▸ To do
Hand back each line, unchanged, from the top down to the line where "rim_edge_round = 0.25" sits.

|---|

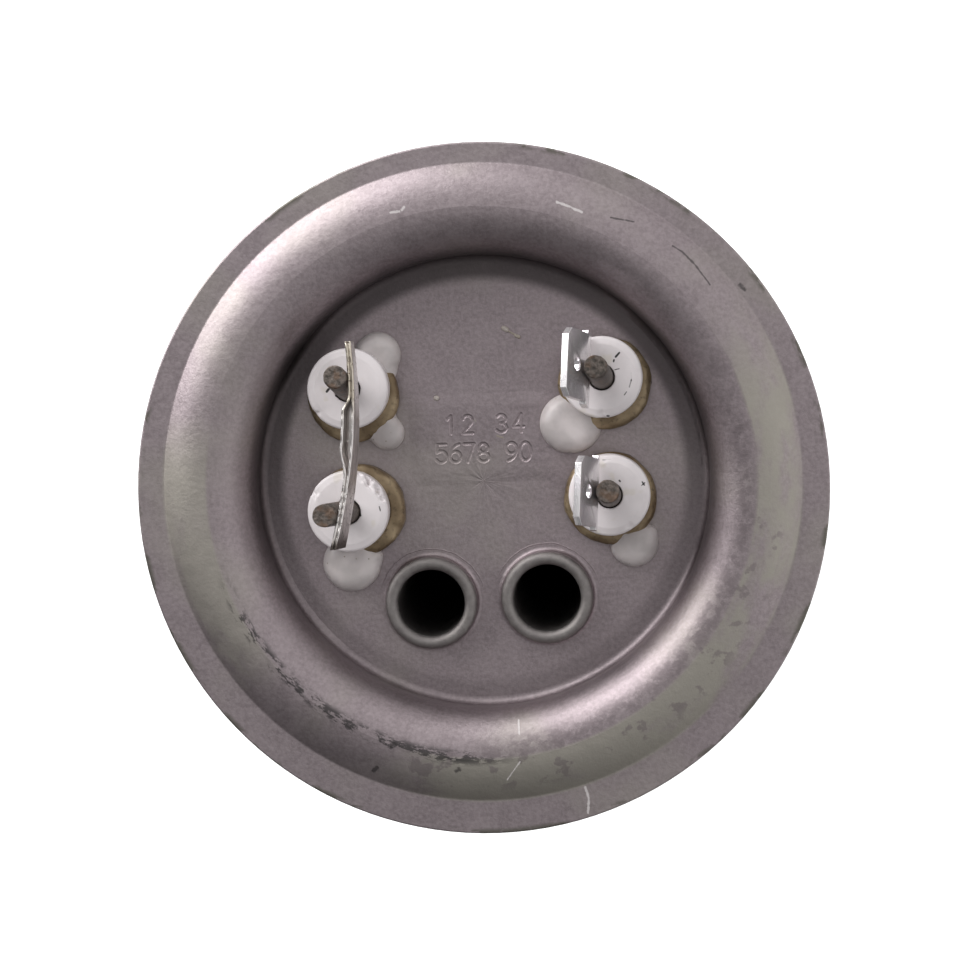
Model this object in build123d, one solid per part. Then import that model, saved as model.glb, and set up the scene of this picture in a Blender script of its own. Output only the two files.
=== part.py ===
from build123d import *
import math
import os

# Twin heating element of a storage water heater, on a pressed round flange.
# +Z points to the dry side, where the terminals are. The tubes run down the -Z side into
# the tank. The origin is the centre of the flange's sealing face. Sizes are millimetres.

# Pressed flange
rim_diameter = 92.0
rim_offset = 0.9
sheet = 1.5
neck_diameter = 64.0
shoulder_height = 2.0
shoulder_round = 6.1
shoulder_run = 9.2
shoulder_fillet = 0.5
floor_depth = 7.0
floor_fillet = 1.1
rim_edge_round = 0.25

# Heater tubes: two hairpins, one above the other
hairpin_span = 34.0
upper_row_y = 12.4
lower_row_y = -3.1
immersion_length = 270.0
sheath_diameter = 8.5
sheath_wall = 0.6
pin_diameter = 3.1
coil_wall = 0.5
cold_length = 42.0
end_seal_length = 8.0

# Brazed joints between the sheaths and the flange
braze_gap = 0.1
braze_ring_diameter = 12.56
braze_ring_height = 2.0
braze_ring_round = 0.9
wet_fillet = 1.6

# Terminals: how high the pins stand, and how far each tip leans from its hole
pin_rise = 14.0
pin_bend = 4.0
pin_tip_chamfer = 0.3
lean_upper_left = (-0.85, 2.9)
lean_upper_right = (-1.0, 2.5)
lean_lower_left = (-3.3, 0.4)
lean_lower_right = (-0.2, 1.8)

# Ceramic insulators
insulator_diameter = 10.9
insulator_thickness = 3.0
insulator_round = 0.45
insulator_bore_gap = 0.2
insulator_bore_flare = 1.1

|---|

▸ Exercise result
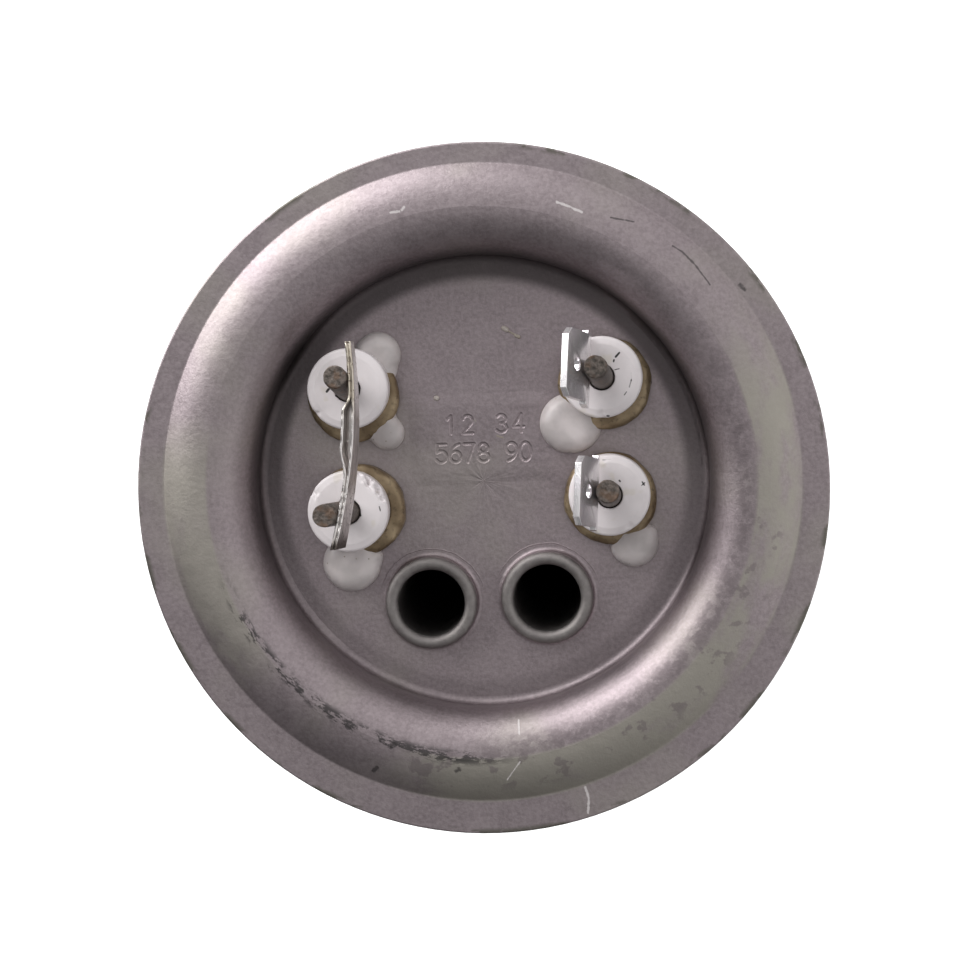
Model this object in build123d, one solid per part. Then import that model, saved as model.glb, and set up the scene of this picture in a Blender script of its own. Output only the two files.
=== part.py ===
from build123d import *
import math
import os

# Twin heating element of a storage water heater, on a pressed round flange.
# +Z points to the dry side, where the terminals are. The tubes run down the -Z side into
# the tank. The origin is the centre of the flange's sealing face. Sizes are millimetres.

# Pressed flange
rim_diameter = 92.0
rim_offset = 0.9
sheet = 1.5
neck_diameter = 64.0
shoulder_height = 2.0
shoulder_round = 6.1
shoulder_run = 9.2
shoulder_fillet = 0.5
floor_depth = 7.0
floor_fillet = 1.1
rim_edge_round = 0.25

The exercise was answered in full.